Search the material for the string "this", then return every line where it is found.

------ Material provided ------

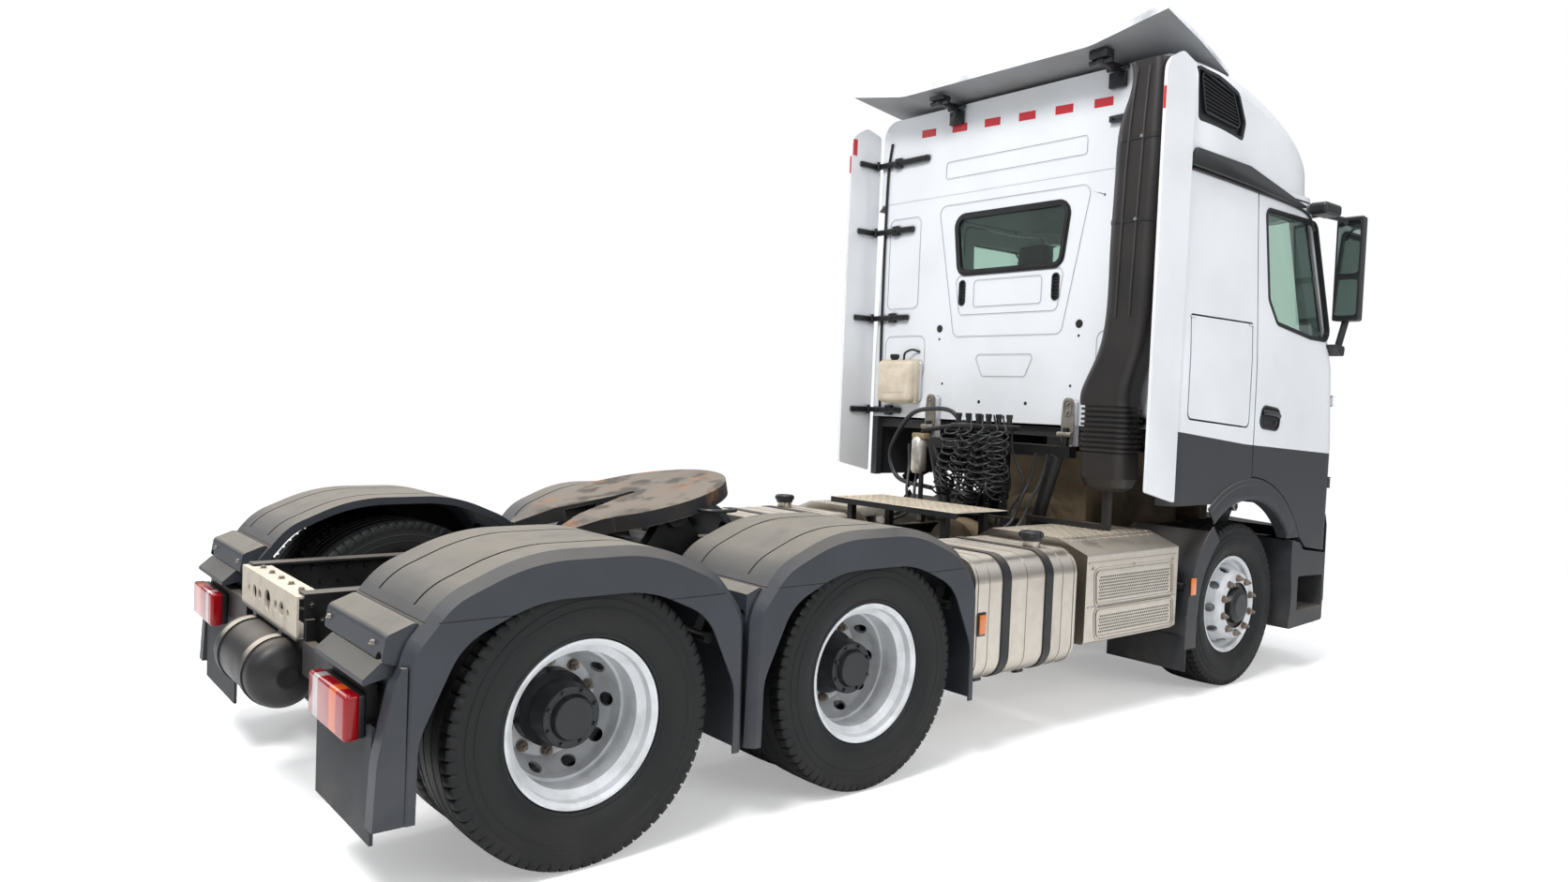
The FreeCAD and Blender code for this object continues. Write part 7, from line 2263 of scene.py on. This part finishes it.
@dataclass
class Screen:
    """Seal and wipers of the windscreen."""

    opening: Outline = Outline(((-1.010, 3.010, 0.090), (1.010, 3.010, 0.090), (1.075, 2.060, 0.110),
                                (-1.075, 2.060, 0.110)), 8)
    blade_z: float = 2.150
    pivot_z: float = 2.045
    blades: tuple[Point, ...] = ((-0.150, -0.860, -0.300), (0.560, -0.050, 0.200),
                                                      (0.950, 0.640, 0.900))

    def on(self, node: str, y: float, z: float, proud: float) -> Optional[Vector]:
        """Place on the front of a node, this far proud."""
        point = land(node, spot(6.500, y, z), REARWARD)
        return None if point is None else point + Vector((proud, 0, 0))

    def build(self) -> None:
        """Make the seal and the wipers."""
        shape = Shape("windscreen_seal")
        flat = [self.opening.grown(grow).points(lambda y, z: Vector((0, y, z))) for grow in (0.034, 0.004)]
        pairs = [(self.on("cab_front", outer.y, outer.z, -0.002), self.on("cab_front", inner.y, inner.z, -0.002))
                 for outer, inner in zip(*flat)]
        pairs = [pair for pair in pairs if None not in pair]
        shape.frame([outer for outer, _ in pairs], [inner for _, inner in pairs], Vector((0.008, 0, 0)), SEAL_RUBBER)
        shape.piece(Body.CAB, Slot.RUBBER)
        wipers = Shape("wipers")
        for start_y, end_y, pivot_y in self.blades:
            blade = [self.on("cab_glass", start_y + (end_y - start_y) * share, self.blade_z, 0.012)
                     for share in (0.0, 0.25, 0.5, 0.75, 1.0)]
            pivot = self.on("cab_front", pivot_y, self.pivot_z - 0.02, 0.004)
            if None in blade or pivot is None:
                LOG.warning("wiper left out at %.2f", pivot_y)
                continue
            wipers.tube(blade, 0.007, SEAL_RUBBER, 8)
            wipers.tube([pivot + Vector((0.022, 0, 0)), (pivot + blade[2]) / 2 + Vector((0.030, 0, 0)),
                         blade[2] + Vector((0.010, 0, 0))], 0.008, BLACK_ABS, 8)
            wipers.rod(pivot - Vector((0.006, 0, 0)), pivot + Vector((0.030, 0, 0)), 0.018, BLACK_ABS)
        wipers.piece(Body.CAB, Slot.PLASTIC)


@dataclass
class Cabin:
    """Padded seats and bunk, in place of their plain solids."""

    seat_y: float = 0.590
    half: float = 0.255
    fill: float = 0.8
    cuts: int = 7

    def pad(self, name: str, low: Vector, high: Vector, crown: float) -> bpy.types.Object:
        """One crowned cushion.

        Args:
            name: Name of the piece.
            low: Lowest corner.
            high: Highest corner.
            crown: How much its edges pull in.

        Returns:
            The cushion as a plain mesh.
        """
        part = bmesh.new()
        bmesh.ops.create_cube(part, size=2)
        bmesh.ops.subdivide_edges(part, edges=part.edges, cuts=self.cuts, use_grid_fill=True)
        middle = (low + high) / 2
        half = (high - low) / 2
        for vertex in part.verts:
            u, v, w = vertex.co
            bulge = Vector([1 - crown * (1 - (1 - other[0] ** 2) * (1 - other[1] ** 2))
                            for other in ((v, w), (u, w), (u, v))])
            vertex.co = middle + Vector([half[i] * (u, v, w)[i] * bulge[i] for i in range(3)])
        shape = Shape(name)
        shape.take(part, SEAT_COVER)
        made = shape.object()
        rounded = made.modifiers.new("rounded", "SUBSURF")
        rounded.levels = rounded.render_levels = 1
        return plain(made)

    def build(self) -> None:
        """Make both seats and the mattress."""
        pads = []
        for side, word in SIDES:
            y = side * self.seat_y
            for part, x_span, z_span, half, crown in (("cushion", (4.680, 5.190), (1.932, 2.080), self.half, 0.10),
                                                      ("back", (4.620, 4.790), (2.050, 2.690), self.half, 0.08),
                                                      ("headrest", (4.625, 4.730), (2.700, 2.895), 0.140, 0.12)):
                pads.append(self.pad("seat_%s_%s" % (part, word), spot(x_span[0], y - half, z_span[0]),
                                     spot(x_span[1], y + half, z_span[1]), crown))
        pads.append(self.pad("bunk_mattress", spot(3.690, -1.080, 2.260), spot(4.440, 1.080, 2.390), 0.04))
        for index, made in enumerate(pads):
            settle(made, Body.CAB, Slot.FABRIC, *(("seats_bunk",) if index == 0 else ()))


def main() -> None:
    """Build the studio and every sub-assembly in order."""
    logging.basicConfig(level=logging.INFO, format="%(message)s")
    bpy.context.scene.view_settings.view_transform = "Standard"
    for section in (Studio(), NodeFinishes(), Wheels(), Lamps(), RearWall(), RoofFittings(), DoorFittings(), Intake(),
                    SideGear(), FrameDetails(), BehindCab(), Screen(), Cabin()):
        LOG.info("building %s", type(section).__name__)
        section.build()


if __name__ == "__main__":
    main()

------

**Final result**
The FreeCAD and Blender code for this object continues. Write part 7, from line 2263 of scene.py on. This part finishes it.
        """Place on the front of a node, this far proud."""